Confession, good for the soul.
well, yes, I'm (still) an optimist.
A collegue mentioned today, that he have never found a way to describe the intetion from his framework. We both fully agreed, that minimal code examples cannot show that. So I thought I forward the question to you:
Do you think that people will use the API in a proper way when they understand the intention of the framework? (we do)
How to describe this intention?
I also should mention that my collegue had some terrible examples how users misused and abused his frameworks ending up in changes in within the framwork so that someone elses wrapper works.
So he is on the pessimistic side, too
@anon: I think intentions can be conveyed either through sample code or, more subtly, through a tendency to shape the user's code in certain ways, but hardly through words – generally, the consumer can almost never reach a level of thoughtfulness about the product anywhere near that of the producer, so it's very hard to correct bad user behavior through education (unless people are willing to invest lots in education – say, when the "consumer" is a musician learning to play a violin, and even then you must make your violin compatible with existing education rather than hoping to reshape the education to suit your newer violin).
That said, I'm somehow very curious about the details – what it is that you're doing and what it is that people don't get about it, so if you want to discuss this either here or at Yossi.Kreinin@gmail.com, you're most welcome.
@k5.user: may God forgive you.
"Do you think that people will use the API in a proper way when they understand the intention of the framework?"
Maybe, but consider: They'll see possibilities in it that you never dreamed of.
Following on the above example of the violin, it helps to consider how scandalous "The Four Seasons" was in Vivaldi's day. One critic mused, "If rapid, high tones are a sin, Signore Vivaldi will have much to account for."
@gus3: it usually isn't a Vivaldi who is the problem.
It seems like the lowest-energy solution would be for the API wrapping guy to send you a patch that adds allocate_range(). Then he would have to care about your users' problems in order to get you to accept the patch, you'd have more people working on your users' problems, and he'd have more people using his code. Wins all around, right?
Yes, but that's not what API wrappers do. API wrappers don't extend, they wrap, hiding the original API behind their own API operating with different concepts. People who are so cooperative and thoughtful that they gracefully extend are a distinct group that I didn't mention because of its apparently tiny size.

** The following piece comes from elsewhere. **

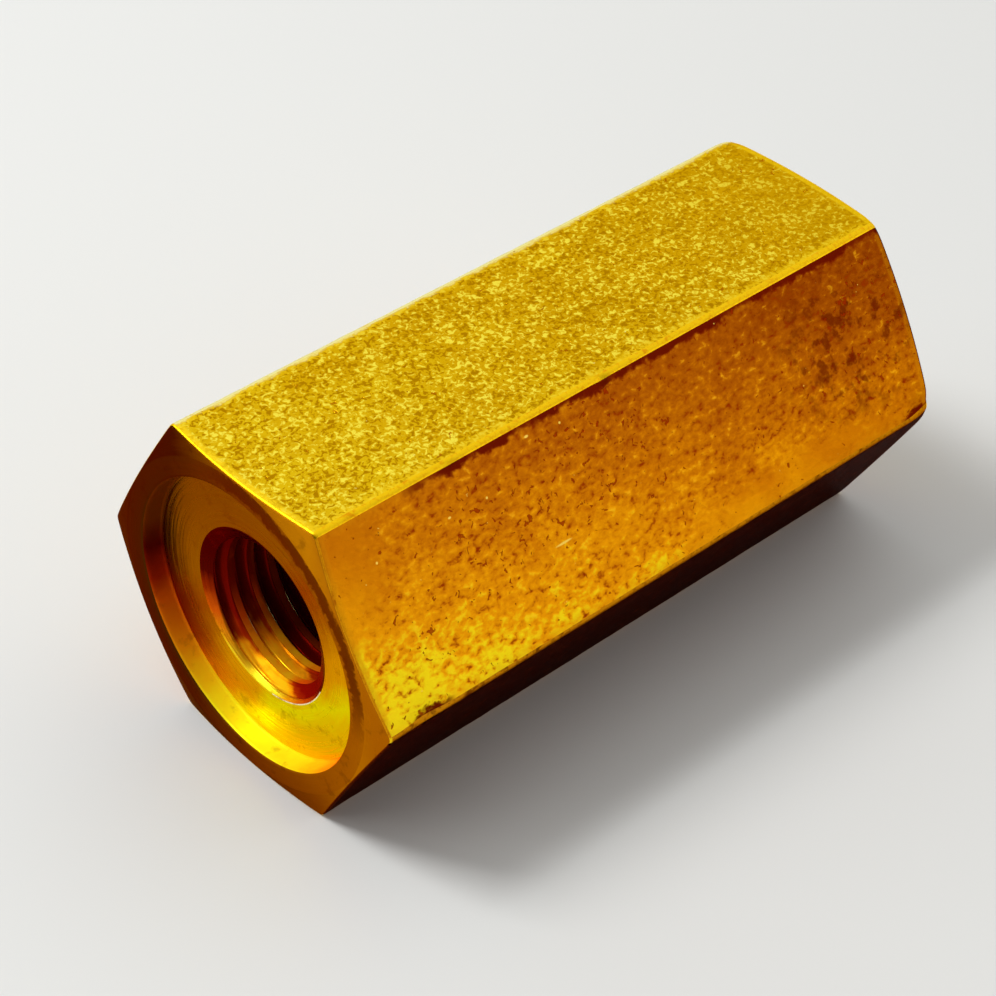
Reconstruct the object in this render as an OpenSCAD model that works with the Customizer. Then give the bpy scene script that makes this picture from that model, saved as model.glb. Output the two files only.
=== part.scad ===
// Hexagonal coupling nut, turned in one piece from drawn brass bar.
// A threaded hole runs right through it, and each end has a shallow
// flat-bottomed recess, a countersunk thread mouth and a chamfer that
// cuts the six corners back in crescents.
// The nut lies on one flat. +X runs along the thread and +Z is up.
// The origin is under the middle of the nut, on what it rests on.

/* [Bar] */
// Width of the hexagon across its flats
across_flats = 15.875; // [14:0.125:24]
// Length over the two end faces
nut_length = 33.2; // [20:0.1:60]
// Radius of the six long edges
edge_r = 0.3; // [0.1:0.05:1.5]

/* [End chamfer] */
// Angle between the end chamfer and the end face
chamfer_angle = 13; // [5:1:40]
// How far inside the flats the end chamfer starts
chamfer_inset = 0.1; // [0.05:0.05:0.4]

/* [Recess] */
// Width of the flat rim between the recess and the end chamfer
rim_w = 1; // [0.4:0.05:1.6]
// Depth of the recess below the end face
recess_depth = 1; // [0.3:0.05:3]

/* [Thread] */
// Diameter of the hole at the thread's crests
bore_d = 6.9; // [3:0.05:8]
// Width of the countersunk thread mouth, from the hole's wall outwards
mouth_w = 0.675; // [0.2:0.025:1]
// Included angle of the countersunk thread mouth
mouth_angle = 120; // [80:5:130]

/* [Hidden] */
$fn = 120;

SIDES = 6;
HALF_SIDE_ANGLE = 180 / SIDES;
// How far each cutter runs past the face that it cuts
OVERRUN = 1;
// How far the flats lie inside the corner arcs, so that they join cleanly
SEAM = 0.00002;

axis_height = across_flats / 2;
corner_centre_r = (across_flats / 2 - edge_r) / cos(HALF_SIDE_ANGLE);
face_r = across_flats / 2 - chamfer_inset;
recess_r = face_r - rim_w;
mouth_r = bore_d / 2 + mouth_w;
mouth_depth = mouth_w / tan(mouth_angle / 2);
// The turned outside reaches past the corners, and its setback follows
envelope_r = across_flats / 2 / cos(HALF_SIDE_ANGLE) + OVERRUN;
envelope_setback = (envelope_r - face_r) * tan(chamfer_angle);

// A point at the given radius and angle
function polar(r, angle) = r * [cos(angle), sin(angle)];

// The middle of the arc that rounds one corner of the hexagon
function corner_centre(i) = polar(corner_centre_r, i * 360 / SIDES);

// The two ends of that arc, where it meets the flats
function arc_ends(i) = [
    for (turn = [-HALF_SIDE_ANGLE, HALF_SIDE_ANGLE])
        corner_centre(i) + polar(edge_r - SEAM, i * 360 / SIDES + turn)
];

// Section of the drawn bar: a hexagon with round corners
module bar_section() {
    polygon([for (i = [0 : SIDES - 1]) each arc_ends(i)]);
    for (i = [0 : SIDES - 1])
        translate(corner_centre(i)) circle(r = edge_r);
}

// The bar, cut to length along X, with its axis through the origin
module bar() {
    rotate([90, 0, 90])
        linear_extrude(height = nut_length, center = true)
            bar_section();
}

// The turned outside that both end chamfers are part of
module turned_envelope() {
    rotate([0, 90, 0])
        rotate_extrude()
            polygon([
                [0, -nut_length / 2],
                [face_r, -nut_length / 2],
                [envelope_r, -nut_length / 2 + envelope_setback],
                [envelope_r, nut_length / 2 - envelope_setback],
                [face_r, nut_length / 2],
                [0, nut_length / 2]
            ]);
}

// The hole at the thread's crests, from end to end
module thread_bore() {
    rotate([0, 90, 0])
        cylinder(d = bore_d, h = nut_length + 2 * OVERRUN, center = true);
}

// Recess and countersunk thread mouth of the end at +X
module end_recess() {
    translate([nut_length / 2 - recess_depth, 0, 0])
        rotate([0, 90, 0]) {
            cylinder(r = recess_r, h = recess_depth + OVERRUN);
            translate([0, 0, -mouth_depth])
                cylinder(r1 = bore_d / 2, r2 = mouth_r, h = mouth_depth);
        }
}

// The whole nut, at its place above the surface that it lies on
module coupling_nut() {
    color("goldenrod")
        translate([0, 0, axis_height])
            difference() {
                intersection() {
                    bar();
                    turned_envelope();
                }
                thread_bore();
                end_recess();
                mirror([1, 0, 0]) end_recess();
            }
}

coupling_nut();
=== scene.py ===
"""Brass coupling nut: a faced, recessed and tapped length of hexagonal bar on a pale floor."""

import logging
import math
from dataclasses import dataclass, field
from enum import StrEnum, auto
from functools import cached_property
from typing import Callable, Sequence, Union

import bmesh
import bpy
from mathutils import Matrix, Vector, noise


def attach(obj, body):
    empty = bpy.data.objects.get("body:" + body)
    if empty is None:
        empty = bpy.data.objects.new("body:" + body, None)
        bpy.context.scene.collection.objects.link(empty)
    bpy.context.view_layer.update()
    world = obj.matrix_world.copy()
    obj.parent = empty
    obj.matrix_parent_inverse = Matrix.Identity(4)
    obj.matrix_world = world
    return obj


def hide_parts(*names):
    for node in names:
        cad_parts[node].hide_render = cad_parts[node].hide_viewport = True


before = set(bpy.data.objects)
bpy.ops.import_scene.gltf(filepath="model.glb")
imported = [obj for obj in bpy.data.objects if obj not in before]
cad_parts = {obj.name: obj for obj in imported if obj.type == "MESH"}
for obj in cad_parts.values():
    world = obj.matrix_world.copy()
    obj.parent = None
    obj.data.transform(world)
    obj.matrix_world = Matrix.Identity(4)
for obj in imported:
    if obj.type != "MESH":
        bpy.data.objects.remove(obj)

LOG = logging.getLogger("coupling_nut")
MM = 0.001
ACROSS_FLATS = 15.875
AXIS_HEIGHT = ACROSS_FLATS / 2
LENGTH = 33.2
# Radius where the end chamfers start on the end faces
FACE_R = 7.8375
# Radius of the thread's mouths
MOUTH_R = 4.125
SIDES = 6
FULL_TURN = 360.0
SIDE_ANGLE = FULL_TURN / SIDES
HALF_SIDE = SIDE_ANGLE / 2
# Slope of a thread's flank
FLANK_ANGLE = 30.0
# How far the skin stays inside the plain solid
INSET = 0.0001
# Where the end chamfers' cones would meet the axis, and their fall per millimetre outwards
CONE_TIP = 18.41
CONE_FALL = 0.2309
# Angles this close under a full turn count as 0
TURN_SLACK = 0.0001
# Vertices this close become one, and edges this short go, in metres
WELD_GAP = 2e-7
TINY_EDGE = 1e-7
# Number of the object coordinates among the outputs of a Texture Coordinate node
OBJECT_OUTPUT = 3

Colour = tuple[float, float, float]
Point = tuple[float, float, float]
Ring = list[int]
Tones = tuple[tuple[float, Colour], ...]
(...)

Almost nobody is successful at extending gracefully on their first attempt, especially in a company with code ownership; instead they blunder around violating all your style rules and encapsulation, while still adding new features that people actually need. Getting somebody up to speed enough that they can give you a patch that you'll want to accept without rewriting it can take a certain amount of time.
I'm a step behind you – I believe one will usually have hard time even finding someone with enough interest in the problem plus the right psychological profile.
I think your "wrapper" type is an instance of the general immature programmer type. These like *adding* complexity, instead of removing it, and then enjoy themselves being able to construct such universal abstractions. A young and capable mind contributes to this obsession. I was one myself. Still, this could be a problem even for experienced programmers, they have to keep themselves in check constantly too :)
Thanks for the C++ FQA, BTW :)
Well, there exist wrappers who are mature in pretty much every sense of the word, so whether you and I like what they've matured into or not, they surely ain't gonna get any maturer. As to love of complexity as the psychological root cause – can be part of it, though there can be other angles as well, for instance, repressed fear of the application domain (wrap it to hide the horror from the eyes), an unbendable belief in The Right (wrap it to right its wrongs), etc. As far as I'm concerned as an API maintainer, wrappers are a single cluster; to what extent they are psychologically homogeneous is an interesting question.